Do all regular expressions halt?

2020-02-12 02:06发布

问题:

Is there any regular expression that will, for some input string, search for a match forever?

回答1:

For a finite input, there is no formal regular expression that will not halt.

Any formal regular expression can be translated into a Deterministic Finite Automata. A DFA reads the input one character at a time, and, at the end of the input, you are either in an accepting state or in a non-accepting state. If the state is accepting, then the input matches the regular expression. Otherwise, it doesn't.

Now, most "regular expression" libraries support things which are not regular expressions, such as back references. As long as you keep away from those features, and have a finite input, you are guaranteed a halt. If you don't... depending on exactly what you are using, you might well not be guaranteed a halt. Perl allows arbitrary code to be inserted, for instance, and arbitrary, turing-machine equivalent code is not guaranteed to halt.

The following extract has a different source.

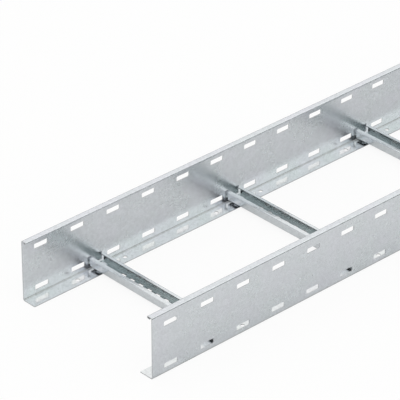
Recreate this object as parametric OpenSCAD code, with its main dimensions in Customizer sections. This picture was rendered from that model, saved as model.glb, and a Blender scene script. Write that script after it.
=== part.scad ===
// Cable ladder section: two slotted side rails of folded sheet steel, joined by perforated
// C-profile rungs. X runs along the ladder, Y across it and Z up. The origin is at the middle
// of the underside, at the height of the floor that the ladder lies on.

/* [Ladder] */
// Length of the section
ladder_length = 3000; // [900:300:6000]
// Width over the outer faces of the two side rails
ladder_width = 300; // [200:50:600]
// Distance between the centres of neighbouring rungs
rung_spacing = 300; // [200:50:600]

/* [Side rail] */
// Height of the side rail
rail_height = 110; // [105:5:150]
// Thickness of the side rail's sheet
rail_sheet = 1.5; // [1:0.1:2]
// Width of the bottom flange, from the outer face of the web
bottom_flange = 27.5; // [25:0.5:40]
// Width of the top flange, from the outer face of the web to the tip of its rolled edge
top_flange = 11; // [11:0.5:20]
// Outer radius of the bends between the web and its flanges
rail_bend = 3; // [2.5:0.1:4]
// Outer radius of the top flange's rolled edge
rolled_edge = 2.2; // [2.1:0.1:3]
// Length of the leg that the rolled edge turns back under the top flange
return_leg = 3.5; // [1:0.5:4]

/* [Slots in the web] */
// Length of a web slot, along the ladder
slot_length = 27; // [15:1:40]
// Height of a web slot
slot_height = 9; // [7:0.5:12]
// Corner radius of a web slot
slot_corner = 2; // [1:0.5:3]
// Distance between the centres of neighbouring slots in a row
slot_spacing = 75; // [50:5:100]
// Height of the lower row's centreline above the underside
lower_row_height = 14; // [12:0.5:20]
// Height between the centrelines of the two rows
row_spacing = 75; // [60:1:80]

/* [Holes in the bottom flange] */
// Diameter of a fixing hole
fixing_hole = 7; // [5:0.5:10]
// Distance of a fixing hole's centre from the centre of the rung that it belongs to
fixing_hole_offset = 50; // [35:1:70]
// Distance of the hole line from the outer face of the web
hole_line = 14.5; // [14:0.5:16]

/* [Rung] */
// Width of the rung's C profile
rung_width = 30; // [28:1:40]
// Height of the rung's C profile
rung_height = 15; // [12:1:25]
// Thickness of the rung's sheet
rung_sheet = 1.5; // [1:0.1:2]
// Width of the lengthwise opening between the rung's two lips
rung_opening = 17; // [10:0.5:20]
// Outer radius of the rung's four bends
rung_bend = 2; // [2:0.1:3]
// Gap between the rung's end and the inner face of the web
rung_end_gap = 3; // [2:0.1:4]
// Height of the rung's floor above the bottom flange, which is the depth of the pressed seat
rung_lift = 4.3; // [2:0.1:5]
// Radius of the seat's flat face, which is welded to the flange
seat_radius = 5.5; // [3:0.5:6]

/* [Perforation of the rung's floor] */
// Length of a perforation, across the rung
perforation_length = 18.5; // [8:0.5:20]
// Width of a perforation, along the rung
perforation_width = 10.5; // [6:0.5:12]
// Corner radius of a perforation
perforation_corner = 2; // [1:0.5:2.5]
// Distance between the centres of neighbouring perforations
perforation_spacing = 20; // [16:1:40]
// Least distance between the perforations and the edge of the bottom flange
perforation_margin = 25; // [10:1:40]

/* [Hidden] */
$fn = 64;
// How far a cutter runs past the faces that it cuts
overrun = 1;
// Least material left between a rail's end and the nearest slot or rung
end_margin = 10;
galvanised = [0.72, 0.74, 0.76];

// How many copies of one width fit in a span at a spacing
function copies(span, width, spacing) = floor((span - width) / spacing) + 1;

// Middle of copy i of a row that is centred on zero
function place(i, count, spacing) = (i - (count - 1) / 2) * spacing;

// Middles of all the copies of such a row
function places(count, spacing) = [for (i = [0:count - 1]) place(i, count, spacing)];

clear_length = ladder_length - 2 * end_margin;
slot_places = places(copies(clear_length, slot_length, slot_spacing), slot_spacing);
rung_count = copies(clear_length, rung_width, rung_spacing);
rung_places = places(rung_count, rung_spacing);

rung_length = ladder_width - 2 * (rail_sheet + rung_end_gap);
rung_floor = rail_sheet + rung_lift;
seat_place = ladder_width / 2 - hole_line;

perforated_span = ladder_width - 2 * (bottom_flange + perforation_margin);
perforation_count = copies(perforated_span, perforation_width, perforation_spacing);
perforation_places = places(perforation_count, perforation_spacing);

function rung_name(i) = str("rung_", i < 9 ? "0" : "", i + 1);

// Cross-section of a bend: part of a ring between two directions a right angle apart,
// given by the signs of the quadrant that it lies in
module bend_section(outer_radius, sheet, side_x, side_y) {
    intersection() {
        difference() {
            circle(outer_radius);
            circle(outer_radius - sheet);
        }
        translate([side_x < 0 ? -outer_radius : 0, side_y < 0 ? -outer_radius : 0])
            square(outer_radius);
    }
}

// Rectangle centred on the origin, with rounded corners
module rounded_rectangle(length, height, corner) {
    square([length - 2 * corner, height], center = true);
    square([length, height - 2 * corner], center = true);
    for (x = [-1, 1], y = [-1, 1])
        translate([x * (length / 2 - corner), y * (height / 2 - corner)])
            circle(corner);
}

// Cross-section of the side rail, with the outer face of its web on the vertical axis
// and its flanges pointing to the right
module rail_section() {
    roll_x = top_flange - rolled_edge;
    roll_y = rail_height - rolled_edge;
    // Web
    translate([0, rail_bend])
        square([rail_sheet, rail_height - 2 * rail_bend]);
    // Bottom flange and its bend
    translate([rail_bend, rail_bend])
        bend_section(rail_bend, rail_sheet, -1, -1);
    translate([rail_bend, 0])
        square([bottom_flange - rail_bend, rail_sheet]);
    // Top flange and its bend
    translate([rail_bend, rail_height - rail_bend])
        bend_section(rail_bend, rail_sheet, -1, 1);
    translate([rail_bend, rail_height - rail_sheet])
        square([roll_x - rail_bend, rail_sheet]);
    // Rolled edge, turned down and back under the top flange
    translate([roll_x, roll_y])
        bend_section(rolled_edge, rail_sheet, 1, 1);
    translate([roll_x, roll_y])
        bend_section(rolled_edge, rail_sheet, 1, -1);
    translate([roll_x - return_leg, rail_height - 2 * rolled_edge])
        square([return_leg, rail_sheet]);
}

// Cutter for one web slot, centred on the thickness of the web
module slot_cutter() {
    rotate([90, 0, 0])
        linear_extrude(rail_sheet + 2 * overrun, center = true)
            rounded_rectangle(slot_length, slot_height, slot_corner);
}

// Side rail at the negative end of Y, with its flanges pointing to positive Y
module side_rail() {
    outer_face = -ladder_width / 2;
    color(galvanised)
        difference() {
            translate([-ladder_length / 2, outer_face, 0])
                rotate([90, 0, 90])
                    linear_extrude(ladder_length)
                        rail_section();
            // Two rows of slots in the web
            for (x = slot_places, row = [0, 1])
                translate([x, outer_face + rail_sheet / 2, lower_row_height + row * row_spacing])
                    slot_cutter();
            // A fixing hole in the bottom flange on both sides of each rung
            for (x = rung_places, side = [-1, 1])
                translate([x + side * fixing_hole_offset, outer_face + hole_line, -overrun])
                    cylinder(h = rail_sheet + 2 * overrun, d = fixing_hole);
        }
}

// Cross-section of the rung, centred on the vertical axis with its floor on the horizontal one
module rung_section() {
    half = rung_width / 2;
    lip = (rung_width - rung_opening) / 2;
    translate([rung_bend - half, 0])
        square([rung_width - 2 * rung_bend, rung_sheet]);
    for (side = [0, 1])
        mirror([side, 0]) {
            // Wall
            translate([-half, rung_bend])
                square([rung_sheet, rung_height - 2 * rung_bend]);
            // Bends at the floor and at the lip
            translate([rung_bend - half, rung_bend])
                bend_section(rung_bend, rung_sheet, -1, -1);
            translate([rung_bend - half, rung_height - rung_bend])
                bend_section(rung_bend, rung_sheet, -1, 1);
            // Lip
            translate([rung_bend - half, rung_height - rung_sheet])
                square([lip - rung_bend, rung_sheet]);
        }
}

// Outside of the dished seat that is pressed down from the rung's floor onto the flange
module seat_body() {
    rotate_extrude()
        polygon([[0, -rung_lift], [seat_radius, -rung_lift], [seat_radius + rung_lift, 0], [0, 0]]);
}

// Hollow of the seat, open to the inside of the rung, which leaves the sheet's thickness
module seat_hollow() {
    inset = rung_sheet * (sqrt(2) - 1);
    mouth = seat_radius + rung_lift - inset;
    rotate_extrude()
        polygon([
            [0, rung_sheet - rung_lift],
            [seat_radius - inset, rung_sheet - rung_lift],
            [mouth, rung_sheet],
            [mouth + overrun, rung_sheet + overrun],
            [0, rung_sheet + overrun]
        ]);
}

// One rung across the ladder, centred on the origin and lying at its height
module rung() {
    color(galvanised)
        translate([0, 0, rung_floor])
            difference() {
                union() {
                    rotate([90, 0, 0])
                        linear_extrude(rung_length, center = true)
                            rung_section();
                    for (side = [-1, 1])
                        translate([0, side * seat_place, 0])
                            seat_body();
                }
                for (side = [-1, 1])
                    translate([0, side * seat_place, 0])
                        seat_hollow();
                // Row of perforations across the floor
                for (y = perforation_places)
                    translate([0, y, -overrun])
                        linear_extrude(rung_sheet + 2 * overrun)
                            rounded_rectangle(perforation_length, perforation_width, perforation_corner);
            }
}

mirror([0, 1, 0]) side_rail();  // side_rail_left
side_rail();  // side_rail_right
for (i = [0:rung_count - 1])
    translate([rung_places[i], 0, 0]) rung();
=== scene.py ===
# Cable ladder section: the finished sheet-metal pieces, their galvanised surface, and the studio.
import math

import bmesh
import bpy
from mathutils import Matrix, Vector


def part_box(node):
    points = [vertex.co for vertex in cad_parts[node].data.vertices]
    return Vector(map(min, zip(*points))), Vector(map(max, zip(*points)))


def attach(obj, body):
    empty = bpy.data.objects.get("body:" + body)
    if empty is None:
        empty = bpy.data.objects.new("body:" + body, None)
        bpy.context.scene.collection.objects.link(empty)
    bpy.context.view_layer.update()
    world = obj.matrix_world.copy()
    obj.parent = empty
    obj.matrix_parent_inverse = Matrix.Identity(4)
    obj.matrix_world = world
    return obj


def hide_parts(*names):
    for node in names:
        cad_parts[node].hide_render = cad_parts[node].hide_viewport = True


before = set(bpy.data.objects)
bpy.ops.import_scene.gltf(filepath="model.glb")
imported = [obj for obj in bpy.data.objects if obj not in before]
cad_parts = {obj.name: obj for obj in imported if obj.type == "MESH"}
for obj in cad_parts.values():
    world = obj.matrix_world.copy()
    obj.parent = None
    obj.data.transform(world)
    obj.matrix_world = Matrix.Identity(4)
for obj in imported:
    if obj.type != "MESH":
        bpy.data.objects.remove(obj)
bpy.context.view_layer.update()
MM = 0.001


def corners(node):
    """Lowest and highest corner of a CAD node, in millimetres."""
    low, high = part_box(node)
    return Vector(low) / MM, Vector(high) / MM


# ---------------------------------------------------------------- sizes in millimetres
# The pieces' boxes give the outer sizes, and the rest repeats the part's own sizes.
RAIL_LOW, RAIL_HIGH = corners("side_rail_right")
LADDER_LENGTH = round(RAIL_HIGH.x - RAIL_LOW.x, 3)
OUTER_FACE = round(-RAIL_LOW.y, 3)
RAIL_HEIGHT = round(RAIL_HIGH.z, 3)
BOTTOM_FLANGE = round(RAIL_HIGH.y - RAIL_LOW.y, 3)
RAIL_SHEET = 1.5
RAIL_BEND = 3.0
TOP_FLANGE = 11.0
ROLLED_EDGE = 2.2
RETURN_LEG = 3.5

SLOT_PITCH = 75.0
SLOT_LENGTH = 27.0
SLOT_HEIGHT = 9.0
SLOT_CORNER = 2.0
SLOT_ROWS = (14.0, 89.0)
HOLE_RADIUS = 3.5
HOLE_LINE = 14.5
HOLE_OFFSET = 50.0

RUNGS = sorted(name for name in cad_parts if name.startswith("rung_"))
RUNG_PLACES = [round((corners(name)[0].x + corners(name)[1].x) / 2, 3) for name in RUNGS]
RUNG_LOW, RUNG_HIGH = corners(RUNGS[0])
RUNG_END = round(RUNG_HIGH.y, 3)
RUNG_HALF = round((RUNG_HIGH.x - RUNG_LOW.x) / 2, 3)
SEAT_FACE = round(RUNG_LOW.z, 3)
RUNG_TOP = round(RUNG_HIGH.z, 3)
RUNG_HEIGHT = 15.0
RUNG_FLOOR = RUNG_TOP - RUNG_HEIGHT
RUNG_SHEET = 1.5
RUNG_BEND = 2.0
RUNG_OPENING = 17.0
SEAT_PLACE = OUTER_FACE - HOLE_LINE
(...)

Now, if the input is infinite, then trivial regular expressions can be found which will never halt. For example, ".*".



回答2:

Formal regex is actually a method of describing a deterministic finite automaton for parsing strings. The regex "matches" if the DFA winds up in an accepting state at the end of input. Since the DFA reads its input sequentially, it will always halt when it reaches the end of the input, and whether or not there is a match is merely a matter of examining which state of the DFA it halts at.

Substring matching is effectively the same, except instead of being forced to halt at the end of one read-through of the string, the DFA would instead be forced to halt after reading each possible substring once - still a finite case. (Yes, most regex engines implement this in a bit more optimized manner than just throwing every possible substring at a DFA - but conceptually it the limit is still there).

Thus the only possible case in which the DFA would not halt is if the input were infinite, which is generally considered beyond the scope of the halting problem.



回答3:

I imagine, it is not possible to find a regular expression that doesn't halt.

The size of your input is finite. The maximum size of any matched subgroup of the regular expression is, at max, the size of your input.

Unless the algorithm being used is pretty stupid (going over cases multiple times), the number of matched subgroups, will too, be finite.

So, it will halt.



回答4:

According to this question, every regular expression halts.



回答5:

Not in the sense you are describing, you can have some very inefficient regular expressions that take up loads of resources and end up killing the regex engine, this is not the same as halting.

I don't think halting really applies here, as the other commenters of this post have so astutely pointed out. http://en.wikipedia.org/wiki/Halting_problem



回答6:

I can't imagine an input string that would be parsed forever, although an infinitely long string would be parsed forever. Given that a regular expression can describe a regular language, which is potentially an infinite set of words, then a regex can describe a language of infinite words, including words of infinite length. However, no input string can be infinitely long, so at some point it would have to halt.

For example, if a*b is accepted in the language, and you have an infinitely long string of 'a's, then yes, the regex would never halt. Practically, though, this is impossible.



回答7:

Yes.

A regular expression can be represented by a finite state machine. Every time you receive an atomic input, it will cause any well-defined FSM to transition to a known state.

The exception is when you have infinite input, but this is not applicable to the halting problem because it deals with finite input. When you have a finite state machine and finite input, it is always possible to determine whether your machine will halt or not.

http://en.wikipedia.org/wiki/Finite_state_machine



回答8:

+1 for Daniel's answer: all finite inputs cause true regex's (i.e., without backreferences or other non-regex features) to halt, and regex's are equivalent to DFAs.

Bonus: Regular Expression Matching Can Be Simple And Fast (but is slow in Java, Perl, PHP, Python, Ruby, ...)

http://swtch.com/~rsc/regexp/regexp1.html

Note that the two graphs at the top of the article have different scales on the y-axis: one is seconds, the other is microseconds!